Dentro de unas semanas el matador de toros número uno del mundo, que resulta que es peruano y eso para algunos españoles es como si un chileno nos enseñara a hacer cebiche, viene al Perú. No viene a Lima. Se va a Cajamarca, Chota, donde llenará la plaza tres días seguidos. Para los chotanos la chilla de los trolls es como el sonido del aplauso con una sola mano.

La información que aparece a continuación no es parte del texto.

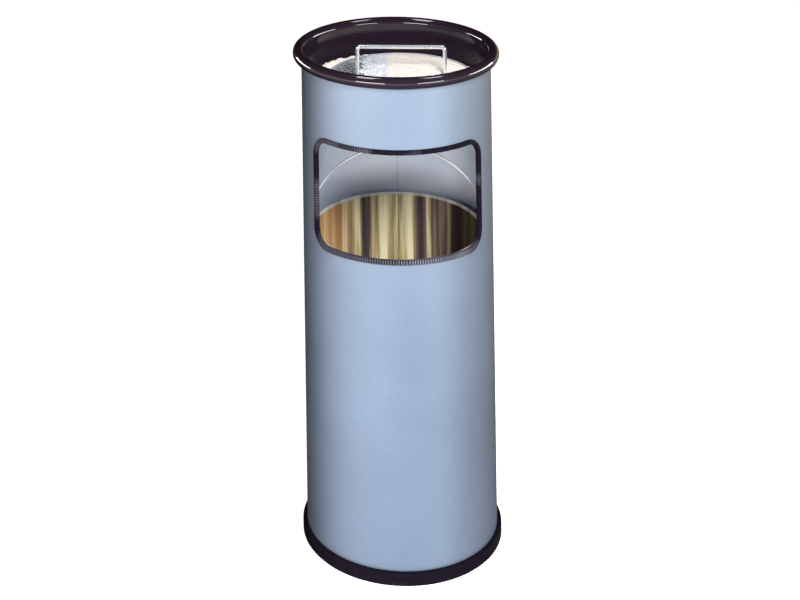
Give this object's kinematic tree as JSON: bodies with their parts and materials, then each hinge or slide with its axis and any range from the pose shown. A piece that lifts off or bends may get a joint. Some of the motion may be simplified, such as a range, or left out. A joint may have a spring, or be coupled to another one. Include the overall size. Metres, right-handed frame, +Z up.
{
  "type": "litter bin",
  "caption": "Tall round steel litter bin with a rubber-edged window, a lift-out bucket with a bail, and an ash bowl of sand with a lift-out sieve.",
  "frame": {"origin": "centre of the base, on the ground", "axes": "+Z up along the bin's axis; the window faces -Y; +X is to the right of someone facing the window"},
  "size_m": [0.267, 0.267, 0.624],
  "materials": {
    "body_paint": "satin metallic powder coat, silver blue",
    "trim_rubber": "black edge trim with fine cross ribs",
    "base_plastic": "matte black moulding",
    "galvanised_plate": "plain galvanised sheet",
    "zinc_screws": "bright zinc",
    "bucket_steel": "bright rolled sheet, brushed upright",
    "bail_chrome": "bright drawn wire",
    "bowl_enamel": "glossy black",
    "sand": "fine pale dry sand",
    "sieve_steel": "bright expanded mesh",
    "handle_chrome": "bright round bar"
  },
  "bodies": {
    "body": {"body_shell": "body_paint", "window_trim": "trim_rubber", "base_ring": "base_plastic", "base_plate": "galvanised_plate", "base_screws": "zinc_screws"},
    "bucket": {"bucket_shell": "bucket_steel", "bucket_floor": "bucket_steel", "bucket_rim_wire": "bucket_steel", "bail_ear_right": "bucket_steel", "bail_ear_left": "bucket_steel", "bail_rivets": "bucket_steel"},
    "bail": {"bail": "bail_chrome"},
    "ash_bowl": {"ash_bowl": "bowl_enamel", "sand_bed": "sand"},
    "sieve": {"sieve_mesh": "sieve_steel", "sieve_rim": "sieve_steel", "sieve_handle": "handle_chrome", "sand_heap": "sand"}
  },
  "joints": [
    {"name": "bucket_lift", "type": "slide", "parent": "body", "child": "bucket", "axis": [0, 0, 1], "range_m": [0, 0.64]},
    {"name": "bail_swing", "type": "hinge", "parent": "bucket", "child": "bail", "pos_m": [0, 0, 0.3858], "axis": [1, 0, 0], "range_deg": [-110, 91]},
    {"name": "bowl_lift", "type": "slide", "parent": "bucket", "child": "ash_bowl", "axis": [0, 0, 1], "range_m": [0, 0.12]},
    {"name": "sieve_lift", "type": "slide", "parent": "ash_bowl", "child": "sieve", "axis": [0, 0, 1], "range_m": [0, 0.08]}
  ]
}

El torero se llama Andrés Roca Rey, y siendo nativo digital naturalmente se comunica por las redes sociales. En España sus críticos se valen de eso para camuflar la xenofobia ninguneándolo como ´influencer´, cuando lo que ha hecho es hacerle saber a nuevas generaciones que la vida no es para consumirla frente a una pantalla, sino para jugarte la vida por lo que crees.
Uno de los animalistas más respetables de la historia moderna, Jacques Costeau, lo dijo así:
Solo cuando el hombre haya superado la muerte y lo imprevisible no exista, morirá la fiesta de los toros. Se perderá el reino de la utopía y el dios mitológico encarnado en toro de lidia derramará vanamente su sangre en la alcantarilla de un lúgubre matadero de reses.
Las corridas se acaban el día que la gente deje de encontrarle verdad al rito y solo vea en estas una masacre sin sentido. Mientras tanto, al que no le guste que no las vea. Y que mastique con gusto su ensalada, que la vida es breve.